**INSTRUCTIONS TO FOLLOW:**
Filter for the word "root" and keep each matching line.

**DATA SHOWN:**
---*---

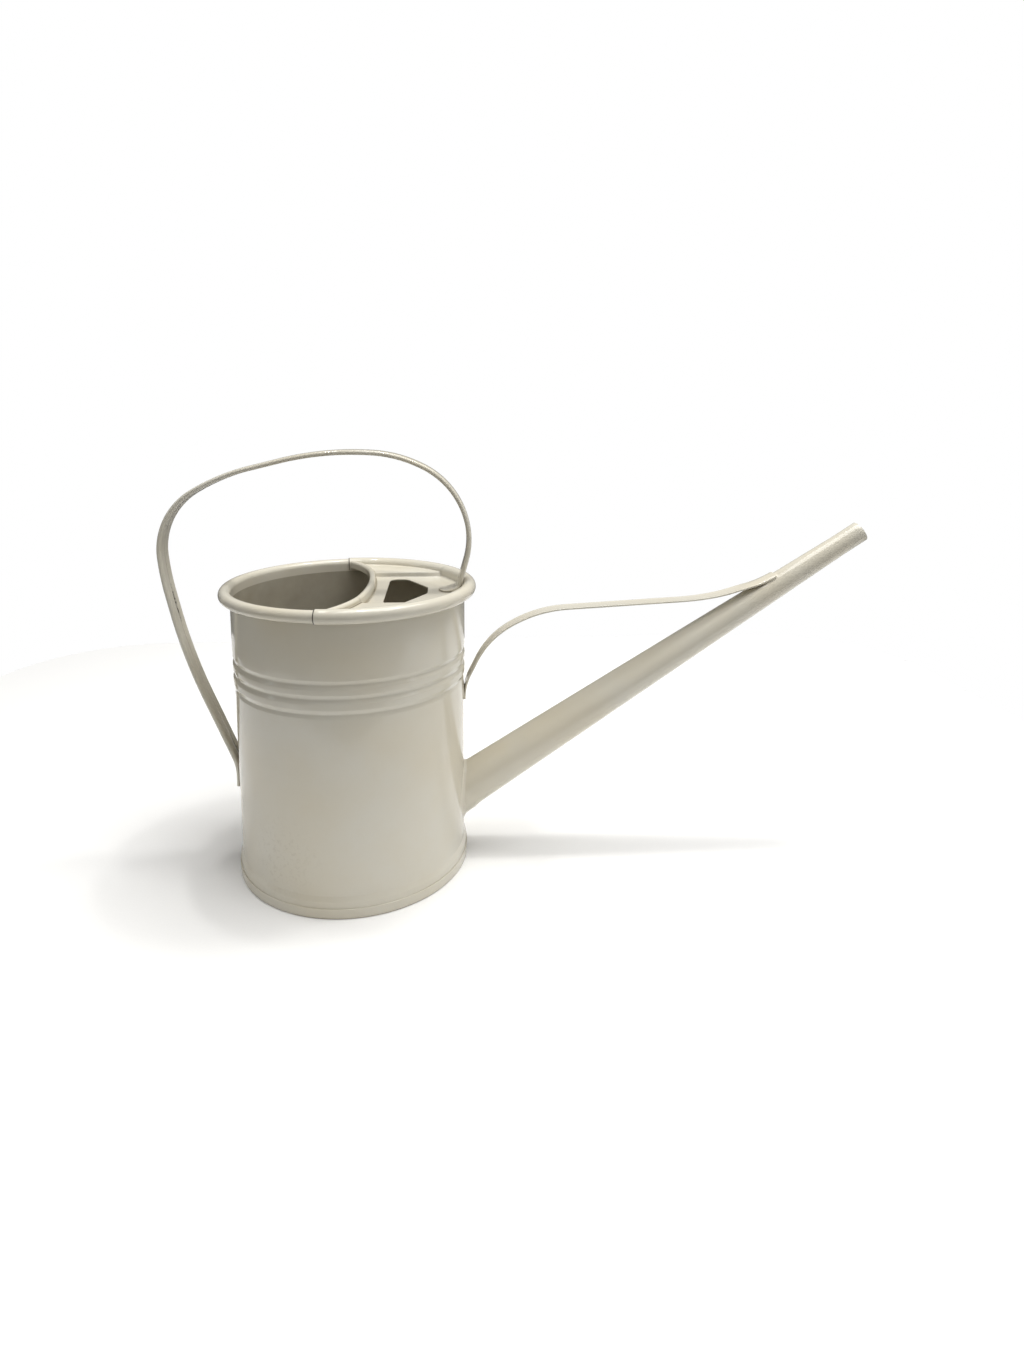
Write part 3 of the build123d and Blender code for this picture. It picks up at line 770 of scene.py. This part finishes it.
# where the seam has sprung open, as (height, reach, how far it gapes)
open_seams = ((141 * mm, 9 * mm, 0.7 * mm), (60 * mm, 7 * mm, 0.9 * mm))
total = left_to_go(handle_line)[0]
handle_rows = []
for point, way, remain in zip(handle_line, line_ways(handle_line), left_to_go(handle_line)):
    done = total - remain
    gape = sum(wide * (1 - soft_step(abs(point.y - height), reach * 0.7, reach * 0.3))
               for height, reach, wide in open_seams if point.x < 0)
    gape += 0.25 * mm * noise.noise(Vector((point.x, 0, point.y)) / (14 * mm))
    # the foot is rounded in plan, pressed thinner, and its seam opens in a small hollow
    foot = max(0.0, 1 - done / (handle_width / 2))
    narrow = max(0.04, sqrt(1 - foot ** 2))
    press = 0.42 + 0.58 * soft_step(done, 6 * mm, 4 * mm)
    gape += 1.2 * mm * (1 - soft_step(abs(done - 1.6 * mm), 0.6 * mm, 0.6 * mm))
    # the heel's end is pressed shut
    tail = soft_step(remain, 2.0 * mm, 2.0 * mm)
    row = []
    for p in handle_section:
        near_seam = (1 - soft_step(abs(p.x), 2.5 * mm, 2.0 * mm)) if p.y > 0 else 0.0
        across = (p.x + (gape / 2 * near_seam if p.x > 0 else -gape / 2 * near_seam)) * narrow
        crowned = 0.22 * mm * (2 * p.x / handle_width) ** 2 if p.y < 0 else 0.0
        lift = p.y + crowned
        lift = -handle_thick / 2 + (lift + handle_thick / 2) * press * (0.8 + 0.2 * tail)
        row.append(Vector((point.x - way.y * lift, across, point.y + way.x * lift)))
    handle_rows.append(row)
handle = skin("handle_strip", handle_rows, capped=True)
crisp(handle, 50)
# the coat has chipped off the seam's edges where the fold has sprung open
seam_chips = [(Vector((x * mm, 0, z * mm)), Vector((0, 1, 0)), 1.0 * mm, reach * mm, 1.0, 0.7)
              for x, z, reach in ((-93, 141, 13), (-66, 60, 11))]
handle.data.materials.append(powder_coat("ivory powder coat on the handle", seam_chips))
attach(handle, "root")
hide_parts("handle_strap")

# ---------------------------------------------------------------------------------------------
# Handle solder: the pad that holds the handle's lower end to the wall, run around its end.
# ---------------------------------------------------------------------------------------------
heel_pad = pad("handle_heel_solder", handle_width / 2 + 1.2 * mm, heel_length / 2 + 0.6 * mm,
               on_wall(-1, heel_bottom + heel_length / 2 - 0.6 * mm, 0.9 * mm))
heel_pad.data.materials.append(powder_coat("ivory powder coat over the handle's solder"))
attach(heel_pad, "root")
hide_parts("handle_heel_weld")

# ---------------------------------------------------------------------------------------------
# Table: a low round-cornered slab faced with matt white paper, that the can stands on.
# ---------------------------------------------------------------------------------------------
table_left, table_right, table_front, table_back, table_deep = -0.36, 0.50, -0.26, 0.40, 0.02
table_corners = [(0.0, table_front), (table_right, table_front), (table_right, table_back),
                 (table_left, table_back), (table_left, table_front), (0.0, table_front)]
table_line = bent_line(table_corners, [0.12] * 4, 0.02, 0.2)[:-1]
table_rows = [[Vector((p.x, p.y, z)) for p in table_line] for z in (-table_deep, 0.0)]
table = skin("paper_table", table_rows, capped=True)
paper = bpy.data.materials.new("matt white paper")
paper.use_nodes = True
paper.node_tree.nodes.clear()
paper_place = node(paper.node_tree, "ShaderNodeTexCoord", {}).outputs["Object"]
# paper tooth, 1 mm across
tooth = node(paper.node_tree, "ShaderNodeTexNoise", {"Scale": 1 / (1 * mm)}, {"Vector": paper_place})
paper_tone = node(paper.node_tree, "ShaderNodeMix",
                  {"data_type": "RGBA", 6: linear("#F7F7F7"), 7: linear("#FCFCFC")},
                  {0: tooth.outputs["Fac"]})
paper_bump = node(paper.node_tree, "ShaderNodeBump", {"Distance": 0.02 * mm},
                  {"Height": tooth.outputs["Fac"]})
paper_shader = node(paper.node_tree, "ShaderNodeBsdfPrincipled",
                    {"Roughness": 0.9, "Specular IOR Level": 0.2},
                    {"Base Color": paper_tone.outputs[2], "Normal": paper_bump.outputs[0]})
node(paper.node_tree, "ShaderNodeOutputMaterial", {}, {"Surface": paper_shader.outputs[0]})
table.data.materials.append(paper)

# ---------------------------------------------------------------------------------------------
# Light: a broad soft light overhead and to the right, in a dim room that is lighter towards its
# ceiling and its right side. Three ceiling lamps and two windows put the small highlights in the
# gloss. Seen directly, the room is plain white.
# ---------------------------------------------------------------------------------------------
room = bpy.data.worlds.new("dim_room")
room.use_nodes = True
room.node_tree.nodes.clear()
towards = node(room.node_tree, "ShaderNodeTexCoord", {}).outputs["Generated"]
parts = node(room.node_tree, "ShaderNodeSeparateXYZ", {}, {0: towards})
ceiling = node(room.node_tree, "ShaderNodeMapRange", {1: 0.1, 2: 1.0, 3: 0.14, 4: 0.42},
               {0: parts.outputs["Z"]})
window = node(room.node_tree, "ShaderNodeMapRange", {1: -0.2, 2: 1.0, 3: 0.0, 4: 0.24},
              {0: parts.outputs["X"]})
room_light = node(room.node_tree, "ShaderNodeMath", {"operation": "ADD"},
                  {0: ceiling.outputs[0], 1: window.outputs[0]})
dim = node(room.node_tree, "ShaderNodeBackground", {"Color": (1.0, 0.99, 0.97, 1)},
           {"Strength": room_light.outputs[0]})
white = node(room.node_tree, "ShaderNodeBackground", {"Color": (1, 1, 1, 1), "Strength": 1.0})
seen = node(room.node_tree, "ShaderNodeLightPath", {}).outputs["Is Camera Ray"]
either = node(room.node_tree, "ShaderNodeMixShader", {}, {0: seen, 1: dim.outputs[0], 2: white.outputs[0]})
node(room.node_tree, "ShaderNodeOutputWorld", {}, {"Surface": either.outputs[0]})
bpy.context.scene.world = room


def light(name, kind, place, aim, power, tint, **shape):
    """A light at a place, turned to face a point."""
    lamp = bpy.data.lights.new(name, kind)
    lamp.energy, lamp.color = power, tint
    for key, value in shape.items():
        setattr(lamp, key, value)
    holder = bpy.data.objects.new(name, lamp)
    holder.location = place
    holder.rotation_euler = (Vector(aim) - Vector(place)).to_track_quat("-Z", "Y").to_euler()
    bpy.context.scene.collection.objects.link(holder)


middle = (0.03, 0.0, 0.05)
light("overhead_panel", "AREA", (0.27, -0.04, 1.1), middle, 9.0, (1.0, 0.995, 0.98),
      shape="RECTANGLE", size=0.75, size_y=0.75)
for x in (-0.30, 0.12, 0.55):
    light("ceiling_lamp", "AREA", (x, 0.06, 1.5), middle, 2.4, (1.0, 0.99, 0.96),
          shape="RECTANGLE", size=0.14, size_y=0.06)
light("side_window", "AREA", (-0.95, -0.30, 0.45), (0, 0, 0.1), 0.3, (0.97, 0.99, 1.0),
      shape="RECTANGLE", size=0.06, size_y=0.5)
light("far_window", "AREA", (1.0, -0.45, 0.5), (0, 0, 0.1), 0.35, (0.97, 0.99, 1.0),
      shape="RECTANGLE", size=0.06, size_y=0.5)

# ---------------------------------------------------------------------------------------------
# Camera: near the can and a little above its rim, with a wide lens.
# ---------------------------------------------------------------------------------------------
camera = bpy.data.objects.new("camera", bpy.data.cameras.new("camera"))
camera.data.lens, camera.data.sensor_width = 20.27, 36.0
camera.data.shift_x, camera.data.shift_y = 0.0210, -0.1094
camera.data.clip_start = 0.01
camera.location = (0.0506, -0.3965, 0.2365)
camera.rotation_euler = (pi / 2 - 0.152, 0.0, -0.049)
bpy.context.scene.collection.objects.link(camera)
bpy.context.scene.camera = camera
bpy.context.scene.view_settings.view_transform = "Standard"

---*---

**WORKED SOLUTION:**
attach(handle, "root")
attach(heel_pad, "root")